[Buddha-l] Saantideva (Re: Pudgalavada)

Justin Brody brody at math.umd.edu
Fri Dec 1 12:35:14 MST 2006


>> Joy Vriens wrote :
>> I still have a problem with "That which ... is nothing". The Tibetan
>> "gar" means "where" and can be short for "gar yang" "anywhere". With
>> a negation this becomes nowhere, exists nowhere, your locus.
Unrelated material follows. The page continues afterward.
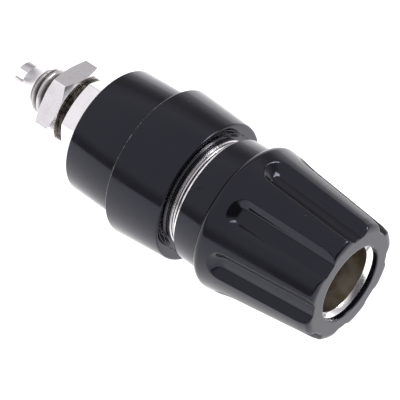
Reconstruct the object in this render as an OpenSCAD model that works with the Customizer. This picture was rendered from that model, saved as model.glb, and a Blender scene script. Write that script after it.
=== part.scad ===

For me
>> this is very different from "nothing".
>> ----
>> The "nothing" correctly corresponds to the Tibetan "cung-zad min"
>> (na ki~ncit), not "gar [med-pa]" (kvacit).  I see no problem with
>> the translations from Sanskrit or Tibetan that have bee offered --
>> though the Guenter version misses out a line from the Tibetan and so
>> has limited value.
>>
>> Best wishes,
>> Stephen Hodge
>>
>> _______________________________________________
> Besides, which, of course, it seems an inescapable conceptual and
> logical fact that for anything to exist' it muse exist 'somewhere' It
> is not an accident that for ever so many languages (for all
> languages, maybe?) existential expressions are  always locative
> existentials.
> -- 
> F. K. L. Chit Hlaing
> Professor
> Department of Anthropology
> University of Illinois at Urbana-Champaign

Where does the number 5 exist?  Assuming that it does!